AIM
Give the number of lines that contain the string "None", please, and nothing else.

— Begin DATASET EXTRACT —

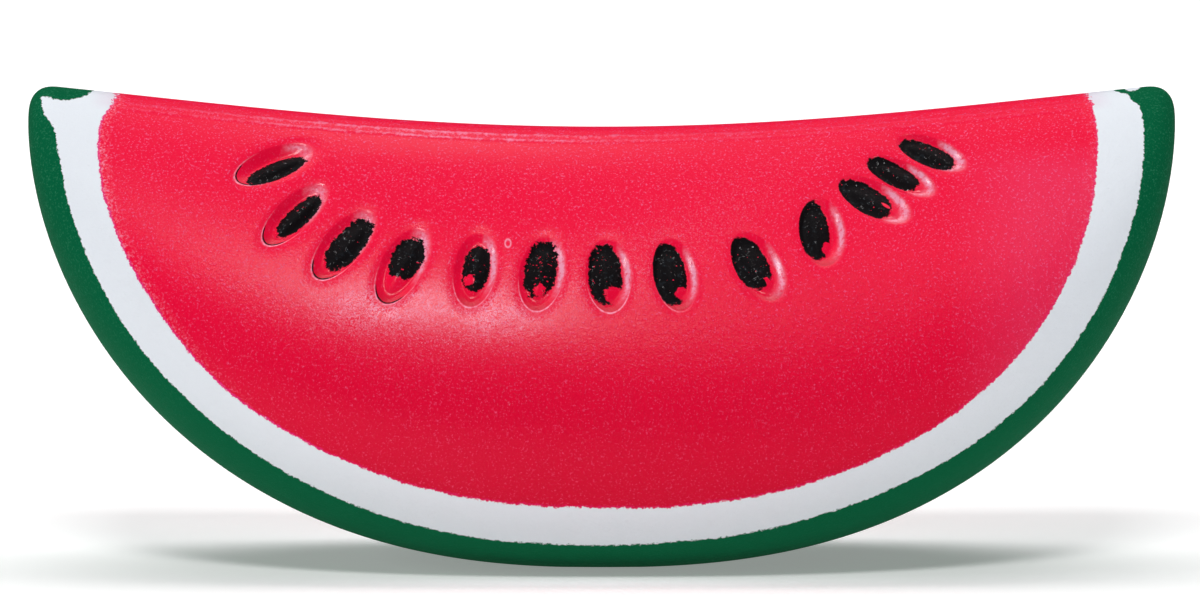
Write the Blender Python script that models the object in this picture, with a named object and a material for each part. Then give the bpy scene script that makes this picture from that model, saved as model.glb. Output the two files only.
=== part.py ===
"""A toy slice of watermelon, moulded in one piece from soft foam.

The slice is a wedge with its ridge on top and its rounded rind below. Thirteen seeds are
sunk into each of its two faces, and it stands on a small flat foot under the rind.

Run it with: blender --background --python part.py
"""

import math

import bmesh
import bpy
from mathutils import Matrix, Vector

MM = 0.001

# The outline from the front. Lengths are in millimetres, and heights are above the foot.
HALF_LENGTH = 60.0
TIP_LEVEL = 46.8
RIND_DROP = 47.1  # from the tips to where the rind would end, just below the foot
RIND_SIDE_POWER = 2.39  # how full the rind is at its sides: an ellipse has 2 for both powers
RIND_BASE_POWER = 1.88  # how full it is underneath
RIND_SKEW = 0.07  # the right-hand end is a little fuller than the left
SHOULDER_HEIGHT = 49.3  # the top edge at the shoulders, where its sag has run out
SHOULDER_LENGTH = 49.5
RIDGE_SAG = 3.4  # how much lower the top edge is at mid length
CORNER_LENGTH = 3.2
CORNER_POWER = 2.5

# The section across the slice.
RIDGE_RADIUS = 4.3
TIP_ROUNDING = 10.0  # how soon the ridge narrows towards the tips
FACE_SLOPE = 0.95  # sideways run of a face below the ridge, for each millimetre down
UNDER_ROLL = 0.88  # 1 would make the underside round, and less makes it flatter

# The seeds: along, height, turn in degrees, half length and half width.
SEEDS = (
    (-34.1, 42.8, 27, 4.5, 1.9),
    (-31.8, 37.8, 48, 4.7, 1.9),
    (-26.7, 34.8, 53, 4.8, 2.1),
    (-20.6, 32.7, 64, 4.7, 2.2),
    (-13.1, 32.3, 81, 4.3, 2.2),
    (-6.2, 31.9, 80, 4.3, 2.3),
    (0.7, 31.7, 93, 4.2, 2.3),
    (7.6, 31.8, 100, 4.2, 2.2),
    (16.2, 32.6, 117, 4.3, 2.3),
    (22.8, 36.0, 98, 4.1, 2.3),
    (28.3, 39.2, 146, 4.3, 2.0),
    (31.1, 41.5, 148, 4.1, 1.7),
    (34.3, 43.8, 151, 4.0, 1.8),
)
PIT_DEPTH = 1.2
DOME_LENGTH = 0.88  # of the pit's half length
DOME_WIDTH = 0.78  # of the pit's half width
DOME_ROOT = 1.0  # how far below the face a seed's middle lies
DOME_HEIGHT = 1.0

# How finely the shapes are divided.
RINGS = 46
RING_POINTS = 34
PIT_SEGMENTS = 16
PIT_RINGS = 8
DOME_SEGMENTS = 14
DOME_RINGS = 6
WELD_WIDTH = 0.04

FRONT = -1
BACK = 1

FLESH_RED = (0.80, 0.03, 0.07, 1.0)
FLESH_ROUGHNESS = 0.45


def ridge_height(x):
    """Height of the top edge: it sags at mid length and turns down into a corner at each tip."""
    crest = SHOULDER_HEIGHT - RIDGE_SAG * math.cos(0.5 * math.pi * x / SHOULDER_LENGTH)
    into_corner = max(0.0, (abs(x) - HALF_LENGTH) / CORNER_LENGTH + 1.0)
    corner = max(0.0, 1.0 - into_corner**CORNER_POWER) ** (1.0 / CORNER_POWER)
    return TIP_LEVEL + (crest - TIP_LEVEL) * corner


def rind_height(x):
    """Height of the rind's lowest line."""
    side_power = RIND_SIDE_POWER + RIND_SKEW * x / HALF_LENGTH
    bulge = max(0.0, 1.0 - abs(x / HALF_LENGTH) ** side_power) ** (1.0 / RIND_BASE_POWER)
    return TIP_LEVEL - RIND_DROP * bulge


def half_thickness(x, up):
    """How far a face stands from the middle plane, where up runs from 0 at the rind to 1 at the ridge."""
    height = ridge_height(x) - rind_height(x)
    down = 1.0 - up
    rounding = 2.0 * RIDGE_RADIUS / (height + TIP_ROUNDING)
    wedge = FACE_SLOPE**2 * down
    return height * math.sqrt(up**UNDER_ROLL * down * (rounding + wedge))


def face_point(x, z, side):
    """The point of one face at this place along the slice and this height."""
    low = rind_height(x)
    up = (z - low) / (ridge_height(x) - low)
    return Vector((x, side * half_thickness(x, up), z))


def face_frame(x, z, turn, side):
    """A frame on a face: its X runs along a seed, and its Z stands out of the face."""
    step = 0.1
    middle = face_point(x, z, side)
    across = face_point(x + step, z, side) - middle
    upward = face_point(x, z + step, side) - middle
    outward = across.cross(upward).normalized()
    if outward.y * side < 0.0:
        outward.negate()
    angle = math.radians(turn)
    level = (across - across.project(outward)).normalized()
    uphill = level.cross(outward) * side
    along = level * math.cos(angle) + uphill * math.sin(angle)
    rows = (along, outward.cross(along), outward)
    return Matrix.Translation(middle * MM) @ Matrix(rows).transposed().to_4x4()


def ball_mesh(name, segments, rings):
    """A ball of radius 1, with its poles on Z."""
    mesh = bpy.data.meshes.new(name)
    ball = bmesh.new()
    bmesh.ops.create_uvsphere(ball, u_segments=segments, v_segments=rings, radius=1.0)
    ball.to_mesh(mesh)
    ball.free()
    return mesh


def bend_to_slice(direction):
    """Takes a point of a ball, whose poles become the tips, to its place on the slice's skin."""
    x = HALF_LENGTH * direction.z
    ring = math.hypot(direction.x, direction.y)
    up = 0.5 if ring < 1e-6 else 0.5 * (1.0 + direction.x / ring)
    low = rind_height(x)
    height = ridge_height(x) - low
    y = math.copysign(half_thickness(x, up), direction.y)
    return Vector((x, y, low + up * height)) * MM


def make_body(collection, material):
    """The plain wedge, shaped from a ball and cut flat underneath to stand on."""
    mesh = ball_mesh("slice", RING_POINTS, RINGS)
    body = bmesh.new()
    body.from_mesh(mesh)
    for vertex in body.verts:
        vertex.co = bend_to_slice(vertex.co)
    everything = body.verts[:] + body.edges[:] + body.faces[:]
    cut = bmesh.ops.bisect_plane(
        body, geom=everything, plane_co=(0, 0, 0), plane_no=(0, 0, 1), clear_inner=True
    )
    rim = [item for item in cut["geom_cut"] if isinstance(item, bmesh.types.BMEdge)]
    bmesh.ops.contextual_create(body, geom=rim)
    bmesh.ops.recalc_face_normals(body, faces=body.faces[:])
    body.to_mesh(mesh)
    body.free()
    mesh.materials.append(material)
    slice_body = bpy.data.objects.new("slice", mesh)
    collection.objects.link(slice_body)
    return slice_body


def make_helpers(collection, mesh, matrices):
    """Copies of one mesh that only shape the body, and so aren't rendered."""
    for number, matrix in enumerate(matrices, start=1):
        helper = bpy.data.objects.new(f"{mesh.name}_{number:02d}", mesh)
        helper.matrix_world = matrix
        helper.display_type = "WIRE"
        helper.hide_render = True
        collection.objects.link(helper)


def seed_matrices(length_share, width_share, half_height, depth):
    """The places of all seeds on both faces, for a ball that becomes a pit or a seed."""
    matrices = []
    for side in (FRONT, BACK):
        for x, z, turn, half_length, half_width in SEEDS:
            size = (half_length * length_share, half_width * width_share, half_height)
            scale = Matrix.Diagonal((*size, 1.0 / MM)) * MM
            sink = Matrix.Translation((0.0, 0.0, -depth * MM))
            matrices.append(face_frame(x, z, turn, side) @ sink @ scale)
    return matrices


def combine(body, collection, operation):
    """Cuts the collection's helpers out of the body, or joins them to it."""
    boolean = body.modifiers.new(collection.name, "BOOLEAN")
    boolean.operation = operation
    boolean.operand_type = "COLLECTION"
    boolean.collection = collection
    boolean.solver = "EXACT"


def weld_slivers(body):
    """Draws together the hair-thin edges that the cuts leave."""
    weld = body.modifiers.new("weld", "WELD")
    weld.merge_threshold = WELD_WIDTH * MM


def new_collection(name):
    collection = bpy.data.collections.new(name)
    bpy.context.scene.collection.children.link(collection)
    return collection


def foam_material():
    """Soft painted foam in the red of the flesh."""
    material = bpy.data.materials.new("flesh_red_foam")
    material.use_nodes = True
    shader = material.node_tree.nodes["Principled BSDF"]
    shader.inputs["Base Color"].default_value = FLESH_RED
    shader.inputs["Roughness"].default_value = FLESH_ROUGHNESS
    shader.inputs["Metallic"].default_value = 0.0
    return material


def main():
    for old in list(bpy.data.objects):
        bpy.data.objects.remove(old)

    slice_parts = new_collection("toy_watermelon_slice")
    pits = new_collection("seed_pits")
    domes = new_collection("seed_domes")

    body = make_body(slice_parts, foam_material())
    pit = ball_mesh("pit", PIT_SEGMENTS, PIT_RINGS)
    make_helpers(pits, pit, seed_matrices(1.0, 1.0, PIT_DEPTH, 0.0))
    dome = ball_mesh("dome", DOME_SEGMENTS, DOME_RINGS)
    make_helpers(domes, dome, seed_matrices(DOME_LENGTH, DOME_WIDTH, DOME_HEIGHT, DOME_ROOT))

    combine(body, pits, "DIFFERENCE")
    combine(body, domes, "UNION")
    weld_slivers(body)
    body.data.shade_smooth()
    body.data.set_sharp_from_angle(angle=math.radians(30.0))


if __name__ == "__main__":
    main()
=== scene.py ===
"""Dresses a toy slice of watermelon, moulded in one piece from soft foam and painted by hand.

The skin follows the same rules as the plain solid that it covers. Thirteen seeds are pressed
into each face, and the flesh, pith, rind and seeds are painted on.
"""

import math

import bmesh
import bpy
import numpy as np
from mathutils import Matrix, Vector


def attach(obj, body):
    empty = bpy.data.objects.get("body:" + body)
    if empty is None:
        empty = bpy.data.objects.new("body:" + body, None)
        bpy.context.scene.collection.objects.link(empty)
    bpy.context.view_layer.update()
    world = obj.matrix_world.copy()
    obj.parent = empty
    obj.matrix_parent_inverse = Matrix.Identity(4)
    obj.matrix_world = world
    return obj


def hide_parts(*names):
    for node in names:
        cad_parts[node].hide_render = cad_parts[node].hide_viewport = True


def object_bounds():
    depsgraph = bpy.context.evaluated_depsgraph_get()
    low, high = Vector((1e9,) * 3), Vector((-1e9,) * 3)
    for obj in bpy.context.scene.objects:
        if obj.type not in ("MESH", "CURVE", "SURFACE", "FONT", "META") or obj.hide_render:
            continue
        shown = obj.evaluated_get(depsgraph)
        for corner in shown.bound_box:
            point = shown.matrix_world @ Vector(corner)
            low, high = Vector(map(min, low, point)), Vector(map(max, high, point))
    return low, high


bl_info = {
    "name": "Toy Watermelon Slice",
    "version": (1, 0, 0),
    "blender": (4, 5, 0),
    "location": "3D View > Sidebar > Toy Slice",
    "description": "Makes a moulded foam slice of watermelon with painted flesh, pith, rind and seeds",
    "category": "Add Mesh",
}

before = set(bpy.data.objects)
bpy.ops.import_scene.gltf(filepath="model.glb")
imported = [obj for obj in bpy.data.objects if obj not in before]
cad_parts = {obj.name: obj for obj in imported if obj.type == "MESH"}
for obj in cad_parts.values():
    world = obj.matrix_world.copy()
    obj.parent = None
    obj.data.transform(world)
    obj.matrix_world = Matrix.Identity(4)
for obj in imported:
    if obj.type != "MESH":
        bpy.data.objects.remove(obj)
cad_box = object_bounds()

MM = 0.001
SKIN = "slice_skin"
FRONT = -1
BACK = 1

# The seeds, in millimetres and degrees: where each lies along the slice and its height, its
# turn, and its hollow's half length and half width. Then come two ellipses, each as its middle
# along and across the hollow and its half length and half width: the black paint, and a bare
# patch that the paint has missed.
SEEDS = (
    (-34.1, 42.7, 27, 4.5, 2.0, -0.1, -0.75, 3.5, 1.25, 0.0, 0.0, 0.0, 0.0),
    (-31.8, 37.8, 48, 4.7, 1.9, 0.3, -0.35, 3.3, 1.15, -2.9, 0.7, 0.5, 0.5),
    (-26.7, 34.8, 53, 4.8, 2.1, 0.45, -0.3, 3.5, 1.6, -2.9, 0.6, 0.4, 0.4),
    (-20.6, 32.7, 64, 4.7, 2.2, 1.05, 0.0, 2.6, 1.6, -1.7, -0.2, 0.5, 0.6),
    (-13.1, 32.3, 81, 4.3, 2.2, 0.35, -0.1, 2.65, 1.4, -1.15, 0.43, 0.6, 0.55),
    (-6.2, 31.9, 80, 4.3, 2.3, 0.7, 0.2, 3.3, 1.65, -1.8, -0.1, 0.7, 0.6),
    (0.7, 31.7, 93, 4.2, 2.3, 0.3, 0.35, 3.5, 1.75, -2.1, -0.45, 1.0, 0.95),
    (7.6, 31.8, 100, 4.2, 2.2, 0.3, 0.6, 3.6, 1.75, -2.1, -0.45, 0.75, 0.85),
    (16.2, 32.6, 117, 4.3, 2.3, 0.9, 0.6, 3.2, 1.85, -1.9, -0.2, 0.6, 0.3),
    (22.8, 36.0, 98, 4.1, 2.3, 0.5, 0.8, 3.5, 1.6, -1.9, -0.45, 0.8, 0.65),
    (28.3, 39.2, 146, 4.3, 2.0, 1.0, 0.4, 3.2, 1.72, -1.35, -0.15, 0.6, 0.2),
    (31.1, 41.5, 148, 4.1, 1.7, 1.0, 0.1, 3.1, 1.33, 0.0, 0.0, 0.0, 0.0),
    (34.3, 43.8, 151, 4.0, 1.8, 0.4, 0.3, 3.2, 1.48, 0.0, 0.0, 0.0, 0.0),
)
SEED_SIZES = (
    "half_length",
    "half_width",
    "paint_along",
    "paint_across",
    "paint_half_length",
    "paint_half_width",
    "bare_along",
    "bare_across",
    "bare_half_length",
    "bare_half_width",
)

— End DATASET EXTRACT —

SOLUTION TO THE EXERCISE
3